“When Jesus had finished all these sayings, he said to his disciples, ‘You know that after two days the Passover is coming, and the Son of Man will be delivered up to be crucified.’ Then the chief priests and the elders of the people gathered in the palace of the high priest, whose name was Caiaphas and plotted together in order to arrest Jesus by stealth and kill him. But they said, ‘Not during the feast, lest there be an uproar among the people.’” (Matthew 26:1-5)
On Sunday our Pastor, Dr. Allan Taha preached a convincing sermon highlighting some of the paradoxes of Christ’s crucifixion.* It was beneficial to me, so I will enumerate some of the ironies of the cross, to grasp the profound wisdom of God’s intricate, hidden ways of working in the world, not only then, but throughout history, up to today.
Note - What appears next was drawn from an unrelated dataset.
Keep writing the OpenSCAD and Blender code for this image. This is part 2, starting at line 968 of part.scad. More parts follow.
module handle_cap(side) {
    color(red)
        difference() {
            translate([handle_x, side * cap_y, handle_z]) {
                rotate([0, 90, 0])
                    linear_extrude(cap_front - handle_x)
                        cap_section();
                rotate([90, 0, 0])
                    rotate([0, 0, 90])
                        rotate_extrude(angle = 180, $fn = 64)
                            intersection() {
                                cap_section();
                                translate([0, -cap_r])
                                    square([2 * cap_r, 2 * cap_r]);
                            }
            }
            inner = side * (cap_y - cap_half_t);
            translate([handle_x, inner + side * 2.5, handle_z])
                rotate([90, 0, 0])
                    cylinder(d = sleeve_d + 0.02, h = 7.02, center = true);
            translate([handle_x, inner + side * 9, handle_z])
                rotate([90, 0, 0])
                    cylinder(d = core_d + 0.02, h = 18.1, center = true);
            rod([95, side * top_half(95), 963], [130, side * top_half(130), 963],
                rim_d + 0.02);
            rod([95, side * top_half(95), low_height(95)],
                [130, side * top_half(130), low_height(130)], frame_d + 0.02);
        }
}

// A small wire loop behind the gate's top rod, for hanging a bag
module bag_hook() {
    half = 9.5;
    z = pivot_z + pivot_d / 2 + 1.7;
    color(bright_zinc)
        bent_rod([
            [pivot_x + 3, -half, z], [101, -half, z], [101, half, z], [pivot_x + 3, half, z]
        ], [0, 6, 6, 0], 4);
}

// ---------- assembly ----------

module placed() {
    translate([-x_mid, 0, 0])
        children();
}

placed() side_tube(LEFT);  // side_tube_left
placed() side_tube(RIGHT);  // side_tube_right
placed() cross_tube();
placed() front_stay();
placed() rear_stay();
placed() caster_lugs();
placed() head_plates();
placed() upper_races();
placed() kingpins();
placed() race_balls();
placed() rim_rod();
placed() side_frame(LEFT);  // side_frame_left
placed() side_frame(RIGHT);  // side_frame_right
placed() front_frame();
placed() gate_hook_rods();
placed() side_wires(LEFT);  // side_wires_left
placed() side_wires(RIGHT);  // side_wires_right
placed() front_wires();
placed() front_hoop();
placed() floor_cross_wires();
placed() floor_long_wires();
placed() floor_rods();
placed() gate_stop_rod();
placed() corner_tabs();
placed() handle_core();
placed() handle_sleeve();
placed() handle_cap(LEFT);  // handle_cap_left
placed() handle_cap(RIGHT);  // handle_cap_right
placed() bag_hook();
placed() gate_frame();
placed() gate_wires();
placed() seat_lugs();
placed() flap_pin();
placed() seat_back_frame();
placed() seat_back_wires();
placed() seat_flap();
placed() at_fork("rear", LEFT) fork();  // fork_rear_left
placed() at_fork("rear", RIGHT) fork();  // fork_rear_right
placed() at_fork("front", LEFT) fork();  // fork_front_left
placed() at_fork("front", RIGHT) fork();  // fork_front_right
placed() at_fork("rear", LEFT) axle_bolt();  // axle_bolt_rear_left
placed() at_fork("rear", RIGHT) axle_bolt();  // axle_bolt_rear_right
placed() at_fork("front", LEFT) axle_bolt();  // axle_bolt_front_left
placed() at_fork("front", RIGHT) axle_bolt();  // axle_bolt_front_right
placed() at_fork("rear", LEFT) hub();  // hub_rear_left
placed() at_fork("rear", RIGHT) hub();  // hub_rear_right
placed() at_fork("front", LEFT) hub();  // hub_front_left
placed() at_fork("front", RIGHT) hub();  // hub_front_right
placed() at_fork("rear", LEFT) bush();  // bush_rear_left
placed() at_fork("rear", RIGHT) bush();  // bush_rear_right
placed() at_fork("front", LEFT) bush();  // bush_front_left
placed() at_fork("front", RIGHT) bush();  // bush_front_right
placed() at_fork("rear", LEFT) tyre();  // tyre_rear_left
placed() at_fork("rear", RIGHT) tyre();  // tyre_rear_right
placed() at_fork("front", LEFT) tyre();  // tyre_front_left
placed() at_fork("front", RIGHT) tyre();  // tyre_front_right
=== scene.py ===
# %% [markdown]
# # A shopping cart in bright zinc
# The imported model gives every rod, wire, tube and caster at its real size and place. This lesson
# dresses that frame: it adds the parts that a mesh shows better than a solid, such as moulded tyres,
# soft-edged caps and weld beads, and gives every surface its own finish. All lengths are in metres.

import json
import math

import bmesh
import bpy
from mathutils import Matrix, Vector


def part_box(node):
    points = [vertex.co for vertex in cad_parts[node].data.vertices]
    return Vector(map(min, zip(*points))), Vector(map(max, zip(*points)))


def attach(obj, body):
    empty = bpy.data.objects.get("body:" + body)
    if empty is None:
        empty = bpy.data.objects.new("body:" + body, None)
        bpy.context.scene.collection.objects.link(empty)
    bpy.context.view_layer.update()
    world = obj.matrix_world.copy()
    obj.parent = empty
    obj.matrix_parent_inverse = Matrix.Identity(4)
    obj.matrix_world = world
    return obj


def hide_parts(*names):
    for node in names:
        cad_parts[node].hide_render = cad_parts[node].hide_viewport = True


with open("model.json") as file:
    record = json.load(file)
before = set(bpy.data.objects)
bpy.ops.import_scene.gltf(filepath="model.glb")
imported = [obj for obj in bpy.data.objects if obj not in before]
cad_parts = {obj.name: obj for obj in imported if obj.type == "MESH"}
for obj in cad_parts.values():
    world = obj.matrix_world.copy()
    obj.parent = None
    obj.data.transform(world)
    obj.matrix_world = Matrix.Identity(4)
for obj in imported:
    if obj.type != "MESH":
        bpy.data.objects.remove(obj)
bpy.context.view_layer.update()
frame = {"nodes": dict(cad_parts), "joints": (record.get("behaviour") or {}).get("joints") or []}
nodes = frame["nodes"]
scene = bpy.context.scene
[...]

The ironies in the providence of God highlight the upside-down nature of life in Christ as compared to life in the world. As followers of Jesus, Christians commit to living a life of faith in the invisible Holy One of Israel, the promised Messiah, because our real eternal home and citizenship is in his kingdom, not the world.
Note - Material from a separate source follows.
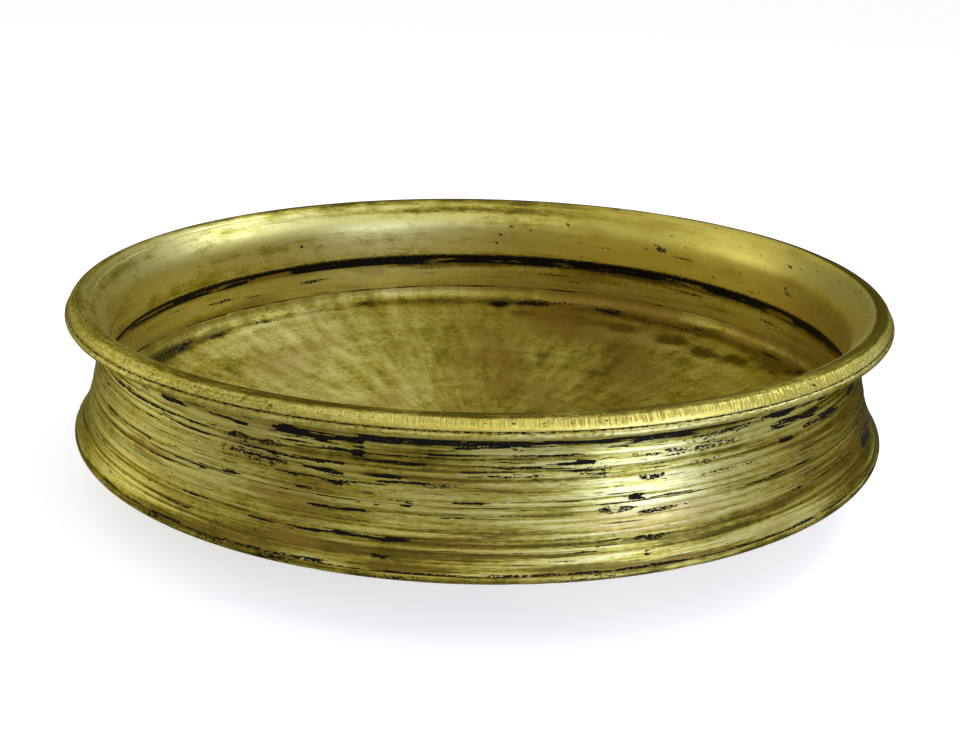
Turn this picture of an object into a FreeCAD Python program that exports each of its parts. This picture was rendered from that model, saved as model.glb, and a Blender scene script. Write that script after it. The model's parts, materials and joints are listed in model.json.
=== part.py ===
import FreeCAD, Part
import os

import Sketcher

# Shallow brass offering vessel with a rolled rim, a waisted wall, a sharp foot edge and a dished base.
#
# Three turned castings are brazed together: the rim collar, the flaring wall ring and the base pan.
# The wall ring has a tongue that sits in a groove in the collar's lower edge, behind an inner lip.
# The pan has a spigot that fits inside the wall ring's foot, and its edge forms the foot lip. A bead
# of brazing metal fills the inner corner of each joint. The vessel rests on the flat middle of its pan.
#
# Every profile lies in the XZ plane, as radius and height, and is turned once about Z. Sizes are in
# millimetres. The origin is the centre of the flat resting face under the pan, with +Z up.

DIMENSIONS = {
    # rim collar: a round roll above a thin groove and a small bead
    "roll_round": 5.7,
    "roll_top_radius": 193.2,
    "roll_top_height": 94.2,
    "roll_inner_radius": 188.5,
    "roll_inner_height": 91.8,
    "roll_outer_radius": 198.8,
    "roll_outer_height": 89.4,
    "groove_depth": 0.6,
    "groove_width": 0.6,
    "bead_edge_radius": 199.0,
    "bead_height": 2.8,
    "bead_round": 1.5,
    "under_rim_radius": 192.6,
    "under_rim_height": 84.6,
    # rim collar: the neck and the wall down to the upper seam
    "neck_radius": 184.4,
    "neck_height": 75.8,
    "neck_round": 9.6,
    "collar_wall_round": 420.0,
    "mouth_radius": 183.7,
    "mouth_height": 84.9,
    "mouth_round": 13.0,
    "throat_radius": 181.1,
    "throat_height": 77.5,
    "throat_round": 90.0,
    "lip_radius": 182.6,
    "lip_height": 61.1,
    "lip_round": 1.0,
    "lip_under_radius": 183.4,
    "lip_under_height": 60.1,
    # upper seam: the wall ring's tongue sits in the collar's groove
    "seam_radius": 189.5,
    "seam_height": 55.0,
    "skirt_thickness": 1.5,
    "tongue_thickness": 1.4,
    "tongue_length": 4.0,
    # wall ring and lower seam
    "foot_radius": 199.0,
    "foot_height": 31.2,
    "wall_outer_round": 62.0,
    "wall_inner_round": 90.0,
    "spigot_radius": 192.0,
    "spigot_thickness": 2.0,
    "spigot_length": 5.4,
    "spigot_clear": 0.8,
    # base pan
    "pan_edge_thickness": 2.8,
    "pan_edge_round": 1.6,
    "pan_corner_radius": 186.4,
    "pan_corner_height": 29.0,
    "pan_corner_round": 8.4,
    "floor_thickness": 3.2,
    "flat_radius": 60.0,
    "underside_round": 354.4,
    "floor_round": 322.5,
    # braze beads
    "upper_bead_leg": 1.5,
    "upper_bead_reach": 0.4,
    "lower_bead_depth": 1.2,
}


class Size:
    """A number with both its value and the spreadsheet expression that drives it."""

    def __init__(self, value, expression):
        self.value = value
        self.expression = expression

    def __add__(self, other):
        return Size(self.value + other.value, f"({self.expression} + {other.expression})")

    def __sub__(self, other):
        return Size(self.value - other.value, f"({self.expression} - {other.expression})")

    def __mul__(self, other):
        return Size(self.value * other.value, f"({self.expression} * {other.expression})")


def make_sheet(doc):
    """Writes the driving dimensions to a sheet and returns them as sizes by name."""
    sheet = doc.addObject("Spreadsheet::Sheet", "Dimensions")
    for row, (name, value) in enumerate(DIMENSIONS.items(), start=1):
        sheet.set(f"A{row}", name)
        sheet.set(f"B{row}", str(value))
        sheet.setAlias(f"B{row}", name)
    doc.recompute()
    return {name: Size(float(sheet.get(name)), f"{sheet.Name}.{name}") for name in DIMENSIONS}


def line():
    """A straight edge to the next corner."""
    return None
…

The Jewish leaders plotted Jesus’ arrest in secret; Jesus not only expected it but called him out in the darkness. The leaders did everything to avoid a scene at Passover, assuming that the people would side with Christ, to save him. Instead, God ordained that their plans would be foiled to occur precisely at the Passover, and the people sided with them, not the Messiah. Caiaphas, the high priest, had prophesied that Jesus would die for the children of God and recommended his death as if it would be meaningless (John 11:49-53; 18:14). Pilate washed his hands of the judgment for crucifixion as if he was innocent and the Jews took responsibility for his execution as if they were just in their sentence. But all were condemned as a result of their part in Christ’s sentencing (Matthew 27:24-26). Barabbas, a guilty man, was freed and Jesus, the innocent man, died in his place (Matthew 27:20-23).
The Passover celebration, pointing to the future redemption of God’s people was interrupted by the crucifixion of The Passover Lamb who alone atoned for sin and provided that redemption upon his crucifixion (Matthew 26:1-5). He is indeed the King, although the Romans thought to mocked him as “King of the Jews” (Matthew 27:29, 37). Mockers accused Jesus of not being able to save himself, yet he is the only person who was never in need of salvation (Matthew 27:42). The Jews sought to protect their precious temple and religion from corruption by killing Christ, but the temple curtain was torn, allowing access to the Most Holy Place when Jesus died (Matthew 27:51). The Roman governing authorities tried to hide the fact that his body was missing from the tomb, but the apostles were even more incredulous at its mysterious disappearance, and therefore all the more convinced that Christ was raised to life.
Our sovereign God works all things according to his will in what seem to be the most contradictory ways to us. Why should we think that we can so easily discern his secret will or dismiss his intentions by our own choices? Do the ironies of the cross speak to you of Christ’s wisdom in a particular way this Easter? Will you take hold of God’s power intentionally for a more transformed life in Christ?